Here are the occasional reflections of a joyful traveller along the strange pathways of fantasy and adventure. All my reviews are independent and unsolicited. I read many books that I don’t feel sufficiently enthusiastic about to review at all. Rather, this blog is intended as a celebration of the more interesting books I stumble across on my meandering reading journey, and of the important, life-affirming experiences they offer. It is but a very small thank you for the wonderful gifts their writers give.

Saturday, 11 October 2014

Spirit's Key by Edith Cohn

 

This is a little gem of a book. It is very American in several senses, but that is not to say that it is in any way inaccessible to children (or adults) here in the UK, where it deserves to find a wide and appreciative readership. It belongs, I feel, very much to a particular distinctive thread of US children's fiction which grew with such wonderful writers as Betsy Byars, Katherine Patterson and Lois Lowry and is being continued, for example, in some books from the brilliant Sharon Creech. Now a most promising new voice, Edith Cohn, inherits the mantle of these illustrious predecessors yet makes the genre very much her own.

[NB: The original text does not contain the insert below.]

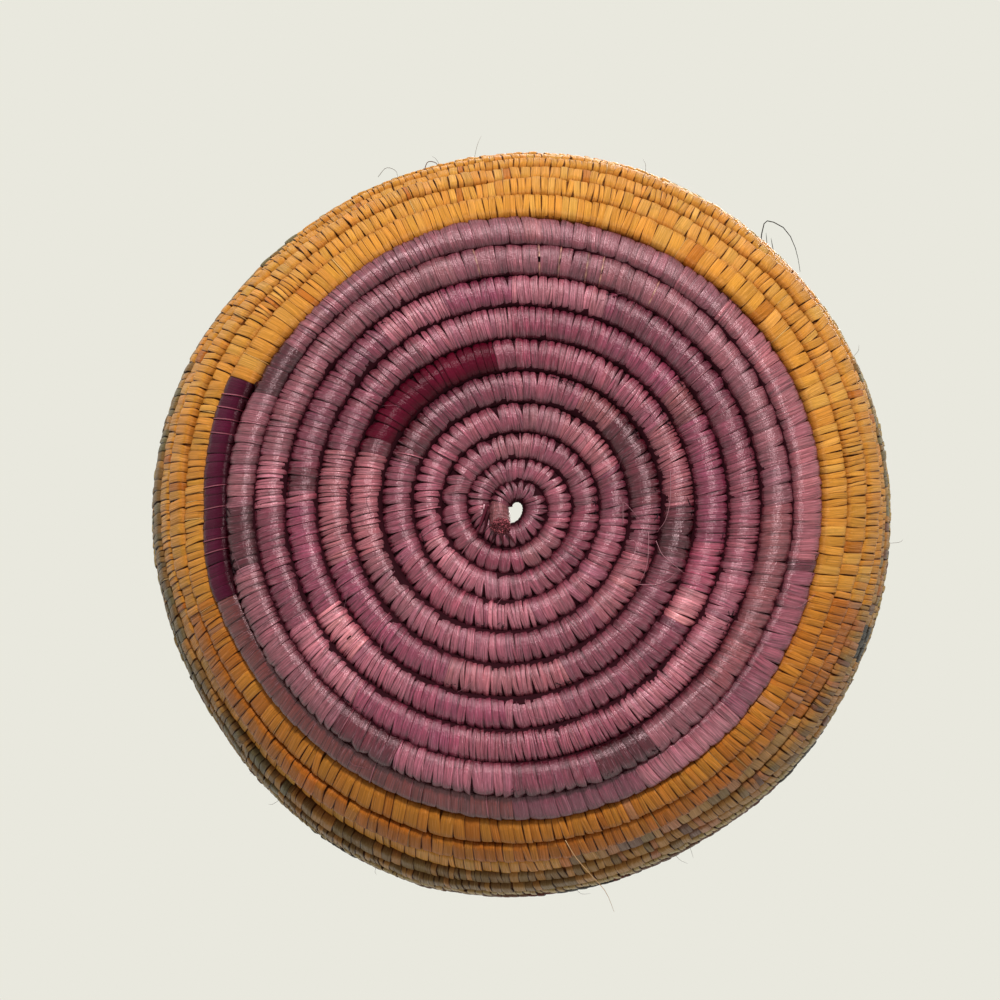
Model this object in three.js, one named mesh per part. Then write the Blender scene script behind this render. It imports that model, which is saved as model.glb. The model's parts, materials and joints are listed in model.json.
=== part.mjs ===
// A coiled basket. One bundle of grass stems, wrapped and sewn with flat dyed strand, lies in a
// spiral for the base and climbs in a rising spiral for the wall. Each row is one turn of that
// coil. All rows begin on one start line, where the sewer counts them, and each meets the next
// end to end there. Millimetres, +Z up, with the origin under the middle of the base.

import * as THREE from 'three';

// Thickness of the coil
const middleThickness = 4.05; // at the middle of the base, where the bundle is thin
const coilThickness = 6.9; // from the full bundle on
const rowGap = 0.55; // room between one row and the next
const thickeningTurns = 4.5; // turns that the bundle takes to reach its full thickness
const flatDepth = 0.5; // how deep the underside is pressed flat where the basket stands

// Shape of the base
const startRadius = 2.55; // middle of the coil at its very start
const dishDepth = 2.6; // how far the middle of the base is pushed up
const dishRadius = 42; // where the pushed-up middle runs out

// Shape of the wall, as slopes from level, in degrees, and the turns at which they are reached
const flatTurns = 8.8;
const shoulderTurns = 9.9;
const shoulderSlope = 33;
const bowlTurns = 11;
const bowlSlope = 41.5;
const flareTurns = 13;
const flareSlope = 58;
const uprightTurns = 19;
const uprightSlope = 89;
const rimTurns = 22.5;
const rimSlope = 100;

// Rows, counted along the coil
const startLine = 0.07; // turn at which every row begins
const baseRows = 10;
const orangeRows = 3;
const wallRows = 8;
const plumRun = 0.12; // share of the last base row that a plum strand covers
const maroonRun = 0.163; // share of the sixth base row that a maroon strand covers
const maroonRow = 6; // base row that the maroon strand begins
const tailTurns = 0.43; // length of the thinned end that closes the rim
const tailThickness = 1.8; // thickness at the tip of that end

// Cut end of the bundle, which stands out of the base beside its middle hole
const stubThickness = 4.4;
const stubRadius = 5.1; // how far it stands from the middle
const stubAngle = -60; // degrees around the base
const stubFloorGap = 0.3; // the cut face stays this far above the ground

// Fits and fineness
const endGap = 0.3; // between the end of one row and the start of the next
const stepsPerTurn = 24;
const sides = 6;
const profileSteps = 96; // integration steps in a turn

const fullTurn = 2 * Math.PI;
const radians = fullTurn / 360;

// Strand colours
const mauve = 0x7e4459;
const greyMauve = 0x7c5563;
const roseMauve = 0x96506a;
const magenta = 0x7a2f57;
const maroon = 0x5a0f30;
const plum = 0x4e1534;
const orange = 0xd18a2c;
const khaki = 0xa98a52;
const straw = 0xb39a6b;
const grass = 0x9a6b62;

function blendBetween(low, high, share) {
  return low + (high - low) * Math.min(1, Math.max(0, share));
}

// How thick the coil is at a turn
function thicknessAt(turn) {
  return blendBetween(middleThickness, coilThickness, turn / thickeningTurns);
}

// Slope of the basket's wall at a turn, from level, in radians
function slopeAt(turn) {
  const slopes = [
    [flatTurns, 0],
    [shoulderTurns, shoulderSlope],
    [bowlTurns, bowlSlope],
    [flareTurns, flareSlope],
    [uprightTurns, uprightSlope],
    [rimTurns, rimSlope],
  ];
  let slope = 0;
  for (let i = 1; i < slopes.length; i += 1) {
    const [fromTurn, fromSlope] = slopes[i - 1];
    const [toTurn, toSlope] = slopes[i];
    if (turn > fromTurn) {
      slope = blendBetween(fromSlope, toSlope, (turn - fromTurn) / (toTurn - fromTurn));
    }
  }
  return slope * radians;
}

// The coil's path, as radius and climb at each small step, summed along the slope
function sumProfile(turns) {
  const points = [{ radius: startRadius, climb: 0 }];
  const step = 1 / profileSteps;
  for (let i = 0; i < turns * profileSteps; i += 1) {
    const turn = (i + 0.5) * step;
    const advance = (thicknessAt(turn) + rowGap) * step;
    const last = points[i];
    points.push({
      radius: last.radius + advance * Math.cos(slopeAt(turn)),
      climb: last.climb + advance * Math.sin(slopeAt(turn)),
    });
  }
  return points;
}

const rowTurns = startLine + baseRows + orangeRows + wallRows + 1;
const profile = sumProfile(rowTurns + tailTurns + 1);

// How far the middle of the base is pushed up at a radius
function dishAt(radius) {
  const share = Math.min(1, radius / dishRadius);
  return dishDepth * (1 - share * share) ** 2;
}

// Middle of the coil at a turn, as radius and height
function middleAt(turn) {
  const place = turn * profileSteps;
  const index = Math.floor(place);
  const share = place - index;
  const radius = blendBetween(profile[index].radius, profile[index + 1].radius, share);
  const climb = blendBetween(profile[index].climb, profile[index + 1].climb, share);
  const seat = thicknessAt(turn) / 2 - flatDepth;
  return { radius, height: seat + climb + dishAt(radius), slope: slopeAt(turn) };
}

// One ring of points around the coil at a turn. The corners point at the rows on both sides,
// and whatever would reach below the ground is pressed flat.
function ringAt(turn, middle, thickness) {
  const angle = turn * fullTurn;
  const points = [];
  for (let side = 0; side < sides; side += 1) {
    const around = side / sides * fullTurn;
    const across = thickness / 2 * Math.cos(around);
    const outward = thickness / 2 * Math.sin(around);
    const radius = middle.radius + across * Math.cos(middle.slope) + outward * Math.sin(middle.slope);
    const height = middle.height + across * Math.sin(middle.slope) - outward * Math.cos(middle.slope);
    points.push([radius * Math.cos(angle), radius * Math.sin(angle), Math.max(0, height)]);
  }
  return points;
}

// A closed tube through rings of equal size, with a flat cap at both ends
function tubeThrough(rings) {
  const count = rings[0].length;
  const faces = [];
  for (let ring = 0; ring < rings.length - 1; ring += 1) {
    for (let side = 0; side < count; side += 1) {
      const next = (side + 1) % count;
      const low = ring * count;
      const high = low + count;
      faces.push(low + side, low + next, high + next);
      faces.push(low + side, high + next, high + side);
    }
  }
  const last = (rings.length - 1) * count;
  for (let side = 1; side < count - 1; side += 1) {
    faces.push(0, side + 1, side);
    faces.push(last, last + side, last + side + 1);
  }
  const geometry = new THREE.BufferGeometry();
  geometry.setAttribute('position', new THREE.Float32BufferAttribute(rings.flat(2), 3));
  geometry.setIndex(faces);
  geometry.computeVertexNormals();
  return geometry;
}

function strandMaterial(color, roughness) {
  return new THREE.MeshStandardMaterial({ color, roughness, metalness: 0, flatShading: true });
}

const basket = new THREE.Group();
basket.name = 'coiled_basket';

function addPiece(name, geometry, color, roughness) {
  const piece = new THREE.Mesh(geometry, strandMaterial(color, roughness));
  piece.name = name;
  basket.add(piece);
  return piece;
}

// A stretch of the coil from one turn to another, drawn back at each end by half the gap
function addStretch(name, fromTurn, toTurn, color, roughness = 0.6) {
  const trim = (turn) => endGap / 2 / (fullTurn * middleAt(turn).radius);
  const from = fromTurn === 0 ? 0 : fromTurn + trim(fromTurn);
  const to = toTurn - trim(toTurn);
  const steps = Math.ceil((to - from) * stepsPerTurn - 0.5);
  const rings = [];
  for (let step = 0; step <= steps; step += 1) {
    const turn = from + (to - from) * step / steps;
    rings.push(ringAt(turn, middleAt(turn), thicknessAt(turn)));
  }
  addPiece(name, tubeThrough(rings), color, roughness);
}

// Middle of the thinned end: it sinks on to the row below as it gets thinner
function tailMiddle(turn, thickness) {
  const below = middleAt(turn - 1);
  const reach = (thicknessAt(turn - 1) + thickness) / 2 + rowGap;
  const slope = (below.slope + middleAt(turn).slope) / 2;
  return {
    radius: below.radius + reach * Math.cos(slope),
    height: below.height + reach * Math.sin(slope),
    slope: middleAt(turn).slope,
  };
}

function addTail(name, fromTurn, color) {
  const from = fromTurn + endGap / 2 / (fullTurn * middleAt(fromTurn).radius);
  const steps = Math.ceil(tailTurns * stepsPerTurn);
  const rings = [];
  for (let step = 0; step <= steps; step += 1) {
    const turn = from + tailTurns * step / steps;
    const thickness = blendBetween(coilThickness, tailThickness, step / steps);
    rings.push(ringAt(turn, tailMiddle(turn, thickness), thickness));
  }
  addPiece(name, tubeThrough(rings), color, 0.6);
}

// The cut end of the bundle is a short peg under the first row
function addStub(name) {
  const turnUnder = 1 + stubAngle / 360;
  const row = middleAt(turnUnder);
  const underside = row.height - thicknessAt(turnUnder) / 2 * Math.cos(Math.PI / sides);
  const length = underside - endGap - stubFloorGap;
  const peg = new THREE.CylinderGeometry(stubThickness / 2, stubThickness / 2, length, 2 * sides);
  peg.rotateX(Math.PI / 2);
  const stub = addPiece(name, peg, grass, 0.85);
  stub.position.set(
    stubRadius * Math.cos(stubAngle * radians),
    stubRadius * Math.sin(stubAngle * radians),
    stubFloorGap + length / 2,
  );
}

// The smallest room between a row and the next, measured between points on the coil's middle one
// turn apart, less half the thickness of each
function leastRowGap() {
  let least = Infinity;
  for (let step = 0; step < (rowTurns - 1) * stepsPerTurn; step += 1) {
    const turn = step / stepsPerTurn;
    const inner = middleAt(turn);
    const outer = middleAt(turn + 1);
    const apart = Math.hypot(outer.radius - inner.radius, outer.height - inner.height);
    least = Math.min(least, apart - (thicknessAt(turn) + thicknessAt(turn + 1)) / 2);
  }
  return least;
}

// Pieces, from the middle of the base to the rim
const baseColours = [mauve, mauve, roseMauve, mauve, greyMauve, magenta, roseMauve, magenta, greyMauve, mauve];

function twoDigits(number) {
  return String(number).padStart(2, '0');
}

addStub('bundle_start');

for (let row = 1; row <= baseRows; row += 1) {
  let from = row === 1 ? 0 : row - 1 + startLine;
  let to = row + startLine;
  if (row === maroonRow) {
    addStretch('maroon_run', from, from + maroonRun, maroon, 0.3);
    from += maroonRun;
  }
  if (row === baseRows) {
    addStretch('plum_run', to - plumRun, to, plum, 0.3);
    to -= plumRun;
  }
  addStretch(`base_row_${twoDigits(row)}`, from, to, baseColours[(row - 1) % baseColours.length]);
}

for (let row = 1; row <= orangeRows; row += 1) {
  const from = baseRows + row - 1 + startLine;
  addStretch(`orange_row_${twoDigits(row)}`, from, from + 1, orange, 0.55);
}

for (let row = 1; row <= wallRows; row += 1) {
  const from = baseRows + orangeRows + row - 1 + startLine;
  addStretch(`wall_row_${twoDigits(row)}`, from, from + 1, row % 2 ? straw : khaki);
}

addStretch('rim_row', rowTurns - 1, rowTurns, orange, 0.55);
addTail('rim_tail', rowTurns, orange);

console.log(`least gap between the coil's rows: ${leastRowGap().toFixed(2)} mm`);

export default basket;
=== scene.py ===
# %% [markdown]
# # A coiled basket, sewn one wrap at a time
# The real basket is one long bundle of grass stems, wound into a spiral: flat for the base, then
# climbing for the wall. A flat strip of dyed raffia leaf goes round the bundle and through the row
# before it, a few thousand times. This lesson builds it in the same way. A formula gives the path of
# the bundle, short lists say which dyed strip is sewn where, and each wrap is a small closed band.
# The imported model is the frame: its rows say where every wrap has to lie.

# %% Load the fixed frame
import json
import math

import bpy
import numpy as np
from mathutils import Matrix, Vector


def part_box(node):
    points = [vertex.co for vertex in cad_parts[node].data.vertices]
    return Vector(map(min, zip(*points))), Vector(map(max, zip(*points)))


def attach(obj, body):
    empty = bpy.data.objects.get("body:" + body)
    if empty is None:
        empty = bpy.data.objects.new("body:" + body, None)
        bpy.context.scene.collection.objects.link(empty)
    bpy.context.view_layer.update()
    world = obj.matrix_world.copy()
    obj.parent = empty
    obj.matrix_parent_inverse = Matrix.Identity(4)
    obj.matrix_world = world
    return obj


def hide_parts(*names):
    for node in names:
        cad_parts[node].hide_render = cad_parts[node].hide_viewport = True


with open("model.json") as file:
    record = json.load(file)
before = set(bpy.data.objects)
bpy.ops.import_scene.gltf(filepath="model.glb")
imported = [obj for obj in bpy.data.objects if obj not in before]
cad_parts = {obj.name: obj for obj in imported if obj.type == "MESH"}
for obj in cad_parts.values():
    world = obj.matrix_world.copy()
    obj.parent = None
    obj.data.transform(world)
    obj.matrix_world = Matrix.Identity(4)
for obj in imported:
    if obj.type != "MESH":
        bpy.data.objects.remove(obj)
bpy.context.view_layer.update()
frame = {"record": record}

mm = 0.001

# %% [markdown]
# ## The path of the bundle
# A coil is easiest to think of in turns. The thickness of the coil and the slope of the wall are both
# given at a few turns, and the radius and the height follow from them by adding up small steps. The
# values are the frame's own driving sizes, so the path has to run through the middle of its rows, and
# the cell after it measures that it does.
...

I do do not mean to be pejorative in describing this book as 'little'. To me it belongs very much to a tradition of US writing for children that I think of as 'backyard' fiction. Such books usually narrate in detail a short period in the everyday life of one or more children, very much centered in their own, often 'ordinary', home and local community. These children play out events which help them come to terms with issues which may be small in the global scale of things, but which are huge and very real to the children themselves. In the hands of such great writers, these stories end up reaching right into the heart of the human condition, resonating with universal significance despite, or perhaps because of, their young protagonists and their domestic scale and setting.

In this very sense Spirit's Key is both a little book and a huge one. What makes it rather distinctive is that, whilst it very much captures the features and qualities just described, it also engagingly teeters on the edge of fantasy. Of course it is just about as far from epic 'full' fantasy it is possible to be. Yet the psychic talents inherited by the protagonist, Spirit, from her 'Greats' (ancestors) and, perhaps more especially, the ghost dogs in whose company she spends much of the tale, have a level of 'reality' in her world rather than than being the simple workings of her imagination. After all the dogs do appear physically to drag a kayak across her island, several people do see rope apparently suspended unsupported in mid air and the fulfillment of Spirit's clairvoyant predictions seems more than mere coincidence. If anything Spirit's Key is perhaps best described as magic realism for children. The result is indeed magical without this in any way detracting from the human relevancy of the story's conflict and resolution; a beautifully balanced and most engaging amalgam.

Within this, there are two things particularly that make this book so special. One is the great sensitivity and ultimate power with which the character of Spirit and her relationships, not least with her dog, Sky, are imagined. The other is the wonderfully vivid creation of the locale, a tiny island community which manages to evoke some sense of the exotic at the same time as epitomising an American small town community. This is peopled with the very entertaining cast of mostly endearing eccentrics usually associated with such places, at least in fiction. Oh, and did I say, this is a book for dog lovers. It's overall messages about the importance of the natural world and all life are strong, clear and enormously important too. My wife always hates stories in which 'the dog dies' but since, in this one, the dog has already died before the story starts perhaps she would be okay with it.

I must admit to generally having a strong antipathy to novels written entirely in the historic present. This seems to have become something of a fashion, particularly amongst writers of adult literary fiction, but I usually find the somehow very pretentious artificiality of this style of writing both intrusive and discomforting. However in this book, where it is indeed used throughout, I surprised myself by thinking it very apt. Here it does indeed help create a very 'in the moment' feel and puts the reader right behind Spirit's eyes, as it were, engendering the strongest and most moving of empathy.

A beautiful story beautifully told. What an exciting prospect for the future Edith Cohen is.